■ **Directive**
Restate every line of the material, word for word.

■ **Data segment**
- - - -

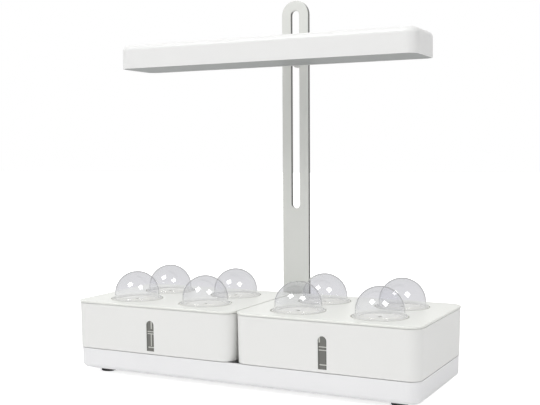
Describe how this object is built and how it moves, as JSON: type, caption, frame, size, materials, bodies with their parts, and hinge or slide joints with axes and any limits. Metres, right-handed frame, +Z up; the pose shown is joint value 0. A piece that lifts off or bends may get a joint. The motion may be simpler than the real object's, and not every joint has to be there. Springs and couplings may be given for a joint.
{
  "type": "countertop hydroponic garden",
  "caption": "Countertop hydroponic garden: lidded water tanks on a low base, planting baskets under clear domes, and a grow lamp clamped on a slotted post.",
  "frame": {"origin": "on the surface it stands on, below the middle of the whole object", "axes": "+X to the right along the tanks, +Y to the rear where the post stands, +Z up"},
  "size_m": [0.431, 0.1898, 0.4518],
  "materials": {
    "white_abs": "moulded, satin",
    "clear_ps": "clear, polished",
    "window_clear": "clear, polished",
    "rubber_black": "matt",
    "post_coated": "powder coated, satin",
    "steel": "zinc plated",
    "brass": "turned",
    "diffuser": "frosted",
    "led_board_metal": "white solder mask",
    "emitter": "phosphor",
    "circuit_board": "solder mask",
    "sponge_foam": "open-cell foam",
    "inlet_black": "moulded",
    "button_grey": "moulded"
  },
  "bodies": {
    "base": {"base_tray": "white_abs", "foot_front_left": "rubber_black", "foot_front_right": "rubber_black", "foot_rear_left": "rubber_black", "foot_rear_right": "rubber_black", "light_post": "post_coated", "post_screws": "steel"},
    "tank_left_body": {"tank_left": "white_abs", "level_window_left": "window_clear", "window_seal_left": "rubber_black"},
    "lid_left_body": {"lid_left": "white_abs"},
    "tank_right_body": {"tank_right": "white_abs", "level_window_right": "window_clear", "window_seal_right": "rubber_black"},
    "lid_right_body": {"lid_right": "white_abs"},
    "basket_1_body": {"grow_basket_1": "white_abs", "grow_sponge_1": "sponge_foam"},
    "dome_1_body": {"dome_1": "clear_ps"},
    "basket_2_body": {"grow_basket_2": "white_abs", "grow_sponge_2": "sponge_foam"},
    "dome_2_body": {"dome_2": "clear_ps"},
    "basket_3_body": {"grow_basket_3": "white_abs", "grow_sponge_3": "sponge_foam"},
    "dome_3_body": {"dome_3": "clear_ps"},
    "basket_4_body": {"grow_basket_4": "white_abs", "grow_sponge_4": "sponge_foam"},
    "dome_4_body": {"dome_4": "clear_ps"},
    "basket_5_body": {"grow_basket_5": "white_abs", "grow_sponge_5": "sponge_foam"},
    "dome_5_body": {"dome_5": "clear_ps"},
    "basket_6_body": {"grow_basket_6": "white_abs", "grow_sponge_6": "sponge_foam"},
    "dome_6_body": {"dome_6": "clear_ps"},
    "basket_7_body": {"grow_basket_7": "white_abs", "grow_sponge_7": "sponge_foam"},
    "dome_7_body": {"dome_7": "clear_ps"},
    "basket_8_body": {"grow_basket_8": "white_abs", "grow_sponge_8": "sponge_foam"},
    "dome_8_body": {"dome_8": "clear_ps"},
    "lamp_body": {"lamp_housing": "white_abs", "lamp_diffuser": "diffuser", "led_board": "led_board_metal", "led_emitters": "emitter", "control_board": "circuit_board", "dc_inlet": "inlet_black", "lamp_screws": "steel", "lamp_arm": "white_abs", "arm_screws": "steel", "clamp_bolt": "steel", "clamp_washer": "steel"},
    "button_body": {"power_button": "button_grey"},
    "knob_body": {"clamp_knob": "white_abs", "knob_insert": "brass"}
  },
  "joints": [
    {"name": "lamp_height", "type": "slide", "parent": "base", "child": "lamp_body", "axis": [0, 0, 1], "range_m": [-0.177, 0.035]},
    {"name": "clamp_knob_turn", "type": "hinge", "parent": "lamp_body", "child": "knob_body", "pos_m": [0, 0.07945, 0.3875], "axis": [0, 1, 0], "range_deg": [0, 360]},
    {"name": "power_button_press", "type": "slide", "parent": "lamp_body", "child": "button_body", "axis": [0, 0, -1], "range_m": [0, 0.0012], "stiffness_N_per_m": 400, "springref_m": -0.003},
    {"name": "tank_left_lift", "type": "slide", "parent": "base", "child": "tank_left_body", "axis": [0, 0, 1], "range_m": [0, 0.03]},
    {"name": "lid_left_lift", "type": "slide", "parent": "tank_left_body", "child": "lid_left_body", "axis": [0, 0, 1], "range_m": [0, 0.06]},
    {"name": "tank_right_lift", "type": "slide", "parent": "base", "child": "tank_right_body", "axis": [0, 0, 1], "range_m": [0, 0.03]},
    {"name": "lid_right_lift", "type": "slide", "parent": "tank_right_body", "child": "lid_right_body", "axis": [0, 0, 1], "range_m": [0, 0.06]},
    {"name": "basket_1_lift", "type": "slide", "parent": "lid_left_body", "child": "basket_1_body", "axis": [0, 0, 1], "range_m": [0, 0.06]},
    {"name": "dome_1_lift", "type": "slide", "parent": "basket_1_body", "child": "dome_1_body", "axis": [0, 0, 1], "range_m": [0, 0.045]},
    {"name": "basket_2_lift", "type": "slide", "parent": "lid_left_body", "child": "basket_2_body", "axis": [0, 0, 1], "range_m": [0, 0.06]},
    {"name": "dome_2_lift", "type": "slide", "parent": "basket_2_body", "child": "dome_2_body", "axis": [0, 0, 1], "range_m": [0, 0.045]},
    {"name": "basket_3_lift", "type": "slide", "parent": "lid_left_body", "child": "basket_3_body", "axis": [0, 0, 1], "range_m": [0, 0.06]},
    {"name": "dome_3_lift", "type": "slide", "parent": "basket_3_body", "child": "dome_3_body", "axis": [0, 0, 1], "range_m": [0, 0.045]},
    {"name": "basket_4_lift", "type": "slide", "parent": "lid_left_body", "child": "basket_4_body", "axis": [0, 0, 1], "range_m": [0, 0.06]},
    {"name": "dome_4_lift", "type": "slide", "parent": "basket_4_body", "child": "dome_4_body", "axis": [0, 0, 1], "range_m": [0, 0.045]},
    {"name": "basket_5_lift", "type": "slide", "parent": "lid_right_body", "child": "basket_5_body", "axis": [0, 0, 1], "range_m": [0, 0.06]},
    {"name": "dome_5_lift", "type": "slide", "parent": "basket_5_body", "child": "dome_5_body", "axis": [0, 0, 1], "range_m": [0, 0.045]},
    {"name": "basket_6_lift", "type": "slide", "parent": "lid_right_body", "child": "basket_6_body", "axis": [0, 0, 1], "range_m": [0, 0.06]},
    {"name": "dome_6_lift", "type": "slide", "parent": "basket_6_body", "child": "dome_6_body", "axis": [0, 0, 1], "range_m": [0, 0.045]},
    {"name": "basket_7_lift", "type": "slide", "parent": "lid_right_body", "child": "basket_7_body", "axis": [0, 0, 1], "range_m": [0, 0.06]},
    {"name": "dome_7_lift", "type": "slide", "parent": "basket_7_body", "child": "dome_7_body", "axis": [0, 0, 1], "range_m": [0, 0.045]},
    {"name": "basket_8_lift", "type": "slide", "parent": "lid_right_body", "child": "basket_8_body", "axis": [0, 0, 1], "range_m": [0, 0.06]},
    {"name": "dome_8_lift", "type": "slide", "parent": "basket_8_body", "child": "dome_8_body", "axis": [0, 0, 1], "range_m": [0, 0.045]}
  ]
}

- - - -

■ **Response for this exercise**
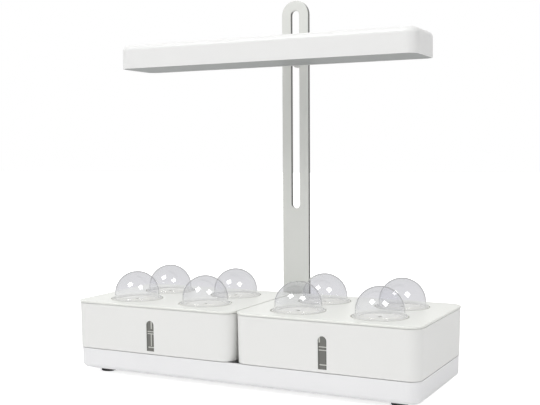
Describe how this object is built and how it moves, as JSON: type, caption, frame, size, materials, bodies with their parts, and hinge or slide joints with axes and any limits. Metres, right-handed frame, +Z up; the pose shown is joint value 0. A piece that lifts off or bends may get a joint. The motion may be simpler than the real object's, and not every joint has to be there. Springs and couplings may be given for a joint.
{
  "type": "countertop hydroponic garden",
  "caption": "Countertop hydroponic garden: lidded water tanks on a low base, planting baskets under clear domes, and a grow lamp clamped on a slotted post.",
  "frame": {"origin": "on the surface it stands on, below the middle of the whole object", "axes": "+X to the right along the tanks, +Y to the rear where the post stands, +Z up"},
  "size_m": [0.431, 0.1898, 0.4518],
  "materials": {
    "white_abs": "moulded, satin",
    "clear_ps": "clear, polished",
    "window_clear": "clear, polished",
    "rubber_black": "matt",
    "post_coated": "powder coated, satin",
    "steel": "zinc plated",
    "brass": "turned",
    "diffuser": "frosted",
    "led_board_metal": "white solder mask",
    "emitter": "phosphor",
    "circuit_board": "solder mask",
    "sponge_foam": "open-cell foam",
    "inlet_black": "moulded",
    "button_grey": "moulded"
  },
  "bodies": {
    "base": {"base_tray": "white_abs", "foot_front_left": "rubber_black", "foot_front_right": "rubber_black", "foot_rear_left": "rubber_black", "foot_rear_right": "rubber_black", "light_post": "post_coated", "post_screws": "steel"},
    "tank_left_body": {"tank_left": "white_abs", "level_window_left": "window_clear", "window_seal_left": "rubber_black"},
    "lid_left_body": {"lid_left": "white_abs"},
    "tank_right_body": {"tank_right": "white_abs", "level_window_right": "window_clear", "window_seal_right": "rubber_black"},
    "lid_right_body": {"lid_right": "white_abs"},
    "basket_1_body": {"grow_basket_1": "white_abs", "grow_sponge_1": "sponge_foam"},
    "dome_1_body": {"dome_1": "clear_ps"},
    "basket_2_body": {"grow_basket_2": "white_abs", "grow_sponge_2": "sponge_foam"},
    "dome_2_body": {"dome_2": "clear_ps"},
    "basket_3_body": {"grow_basket_3": "white_abs", "grow_sponge_3": "sponge_foam"},
    "dome_3_body": {"dome_3": "clear_ps"},
    "basket_4_body": {"grow_basket_4": "white_abs", "grow_sponge_4": "sponge_foam"},
    "dome_4_body": {"dome_4": "clear_ps"},
    "basket_5_body": {"grow_basket_5": "white_abs", "grow_sponge_5": "sponge_foam"},
    "dome_5_body": {"dome_5": "clear_ps"},
    "basket_6_body": {"grow_basket_6": "white_abs", "grow_sponge_6": "sponge_foam"},
    "dome_6_body": {"dome_6": "clear_ps"},
    "basket_7_body": {"grow_basket_7": "white_abs", "grow_sponge_7": "sponge_foam"},
    "dome_7_body": {"dome_7": "clear_ps"},
    "basket_8_body": {"grow_basket_8": "white_abs", "grow_sponge_8": "sponge_foam"},
    "dome_8_body": {"dome_8": "clear_ps"},
    "lamp_body": {"lamp_housing": "white_abs", "lamp_diffuser": "diffuser", "led_board": "led_board_metal", "led_emitters": "emitter", "control_board": "circuit_board", "dc_inlet": "inlet_black", "lamp_screws": "steel", "lamp_arm": "white_abs", "arm_screws": "steel", "clamp_bolt": "steel", "clamp_washer": "steel"},
    "button_body": {"power_button": "button_grey"},
    "knob_body": {"clamp_knob": "white_abs", "knob_insert": "brass"}
  },
  "joints": [
    {"name": "lamp_height", "type": "slide", "parent": "base", "child": "lamp_body", "axis": [0, 0, 1], "range_m": [-0.177, 0.035]},
    {"name": "clamp_knob_turn", "type": "hinge", "parent": "lamp_body", "child": "knob_body", "pos_m": [0, 0.07945, 0.3875], "axis": [0, 1, 0], "range_deg": [0, 360]},
    {"name": "power_button_press", "type": "slide", "parent": "lamp_body", "child": "button_body", "axis": [0, 0, -1], "range_m": [0, 0.0012], "stiffness_N_per_m": 400, "springref_m": -0.003},
    {"name": "tank_left_lift", "type": "slide", "parent": "base", "child": "tank_left_body", "axis": [0, 0, 1], "range_m": [0, 0.03]},
    {"name": "lid_left_lift", "type": "slide", "parent": "tank_left_body", "child": "lid_left_body", "axis": [0, 0, 1], "range_m": [0, 0.06]},
    {"name": "tank_right_lift", "type": "slide", "parent": "base", "child": "tank_right_body", "axis": [0, 0, 1], "range_m": [0, 0.03]},
    {"name": "lid_right_lift", "type": "slide", "parent": "tank_right_body", "child": "lid_right_body", "axis": [0, 0, 1], "range_m": [0, 0.06]},
    {"name": "basket_1_lift", "type": "slide", "parent": "lid_left_body", "child": "basket_1_body", "axis": [0, 0, 1], "range_m": [0, 0.06]},
    {"name": "dome_1_lift", "type": "slide", "parent": "basket_1_body", "child": "dome_1_body", "axis": [0, 0, 1], "range_m": [0, 0.045]},
    {"name": "basket_2_lift", "type": "slide", "parent": "lid_left_body", "child": "basket_2_body", "axis": [0, 0, 1], "range_m": [0, 0.06]},
    {"name": "dome_2_lift", "type": "slide", "parent": "basket_2_body", "child": "dome_2_body", "axis": [0, 0, 1], "range_m": [0, 0.045]},
    {"name": "basket_3_lift", "type": "slide", "parent": "lid_left_body", "child": "basket_3_body", "axis": [0, 0, 1], "range_m": [0, 0.06]},
    {"name": "dome_3_lift", "type": "slide", "parent": "basket_3_body", "child": "dome_3_body", "axis": [0, 0, 1], "range_m": [0, 0.045]},
    {"name": "basket_4_lift", "type": "slide", "parent": "lid_left_body", "child": "basket_4_body", "axis": [0, 0, 1], "range_m": [0, 0.06]},
    {"name": "dome_4_lift", "type": "slide", "parent": "basket_4_body", "child": "dome_4_body", "axis": [0, 0, 1], "range_m": [0, 0.045]},
    {"name": "basket_5_lift", "type": "slide", "parent": "lid_right_body", "child": "basket_5_body", "axis": [0, 0, 1], "range_m": [0, 0.06]},
    {"name": "dome_5_lift", "type": "slide", "parent": "basket_5_body", "child": "dome_5_body", "axis": [0, 0, 1], "range_m": [0, 0.045]},
    {"name": "basket_6_lift", "type": "slide", "parent": "lid_right_body", "child": "basket_6_body", "axis": [0, 0, 1], "range_m": [0, 0.06]},
    {"name": "dome_6_lift", "type": "slide", "parent": "basket_6_body", "child": "dome_6_body", "axis": [0, 0, 1], "range_m": [0, 0.045]},
    {"name": "basket_7_lift", "type": "slide", "parent": "lid_right_body", "child": "basket_7_body", "axis": [0, 0, 1], "range_m": [0, 0.06]},
    {"name": "dome_7_lift", "type": "slide", "parent": "basket_7_body", "child": "dome_7_body", "axis": [0, 0, 1], "range_m": [0, 0.045]},
    {"name": "basket_8_lift", "type": "slide", "parent": "lid_right_body", "child": "basket_8_body", "axis": [0, 0, 1], "range_m": [0, 0.06]},
    {"name": "dome_8_lift", "type": "slide", "parent": "basket_8_body", "child": "dome_8_body", "axis": [0, 0, 1], "range_m": [0, 0.045]}
  ]
}